Others and myself on this site have maintained that the CPI numbers don't reflect reality for the typical american. Thus their shorthand for summarizing an economic condition is useless. Heres the latest from the experts. We should go back to the previous 1985 CPI numbers and method of calculation, and adjust all data since 1985 to the old calculation methods.
Here's the story----
Quirk in Calculation
May Distort Inflation Gauge
By GREG IP
February 21, 2006 4:27 p.m.
If inflation appears to accelerate in coming months, investors might want to play down its significance. Some economists say that quirks in the calculation of the consumer-price index may be causing inflation to be overstated during the winter and understated in the rest of the year.
Analysis by the Bureau of Labor Statistics, which calculates the CPI, seems to confirm the presence of the quirk, but the BLS is unsure how the known gaps in its seasonal-adjustment process could give rise to it.
The quirk appears only in the total index, not the core index, which excludes food and energy. While that means the quirk is less likely to mislead the markets or the Federal Reserve, which focus on the core, it could still leave a misimpression of high inflation in the early months that affects both consumer expectations and pricing in the inflation-indexed Treasury bond market. If it "goes on long enough, there's the possibility of unhinging inflation expectations," says Chris Varvares of Macroeconomic Advisers, in St. Louis.

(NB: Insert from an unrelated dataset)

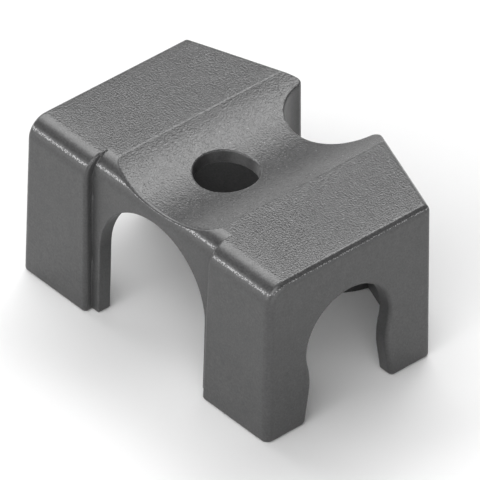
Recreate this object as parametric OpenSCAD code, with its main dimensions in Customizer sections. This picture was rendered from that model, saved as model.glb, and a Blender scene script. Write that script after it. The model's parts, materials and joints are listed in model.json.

Goldman Sachs economist Edward McKelvey finds a strong tendency for the CPI to overshoot its trend in January, March and September, and to undershoot in June, July, August and December. Goldman expects a 0.6% increase in the total CPI for January, compared with 0.5% for the consensus. It expects a 0.2% increase in the core CPI, in line with the consensus. The January index is released Wednesday.
If you break the year into two periods -- three months ending in March, and nine months ending in December -- the annualized inflation rate has been higher in the first period than the second period in each of the last six years. On average, inflation was 4.3% in the first three months of the year compared to 2.1% in the last nine months.
No one is sure why this occurs, but it probably crops up as a result of the BLS's "seasonal adjustment" process. This process tries to determine, over a period of years, what movements in prices recur seasonally and aren't evidence of any underlying economic trend. For example, gasoline prices rise regularly in May at the start of the summer driving season, then fall in October as the season ends. The BLS thus makes a downward adjustment in the May index and an upward adjustment in October to account for this. This means any changes you see in those months should be the result not of such seasonal factors but underlying supply and demand. By design, seasonal adjustment factors cancel each other out over 12 months.
However, the BLS doesn't seasonally adjust the entire index. Rather, it seasonally adjusts the components and adds them up for the total. But it is unable to adjust all the components because some don't have a strong enough seasonal pattern. These unadjusted components make up about 20% of the weight of the index, and that can give rise to "residual seasonality," the BLS says, although it says it isn't clear what effect this would have.
Another potential source of the quirk is the BLS's use of "interventions" in its seasonal adjustment process. It uses a statistical program to look for seasonal patterns, but then manually intervenes to see if any fluctuations are due to anomalous events. In gasoline, the BLS has regularly intervened to prevent the program from treating one-time events as recurrent, such as the price spike that occurred when Hurricane Katrina shut down refinery capacity.
The logic is as follows: If left alone, the program would read part of the Katrina-related spike in gasoline prices as a recurring September event. The following September, it would then depress the index accordingly in anticipation of another price jump, while compensating with a slightly elevated index in all the other 11 months. This would tend to understate the inflation rate in that month and overstate it in others. The BLS's interventions prevent that.
In recent years, though, the BLS has had to intervene frequently on gasoline prices because so many events, often geopolitical in nature, have had an impact. Conceivably, some of these events in fact are seasonal, or coincidentally are occurring in a way that gives the appearance of being seasonal.
To analyze these issues, BLS economist Patrick Jackman recently seasonally adjusted the entire index, rather than the component indexes, and didn't use interventions. The analysis significantly reduces the tendency of inflation to speed up in the winter. It is markedly higher in just three of the last six years, rather than all six. On average, it is 3.3% in the first three months and 2.5% in the last nine months.
But here's the irony. Using this alternative approach, Mr. Jackman says gasoline prices would have been even more depressed last December and elevated in January, exacerbating the recent pattern of elevated inflation at the start of the year.
"Seasonal adjustment is an art, not a science," he says. He says gasoline historically was so volatile that it didn't even meet the normal criteria for seasonal adjustment. But its large, 4% weight in the CPI meant it had to be adjusted to make the overall, seasonally adjusted index meaningful. However, in the last two years it has met the normal criteria for seasonal adjustment, Mr. Jackman says.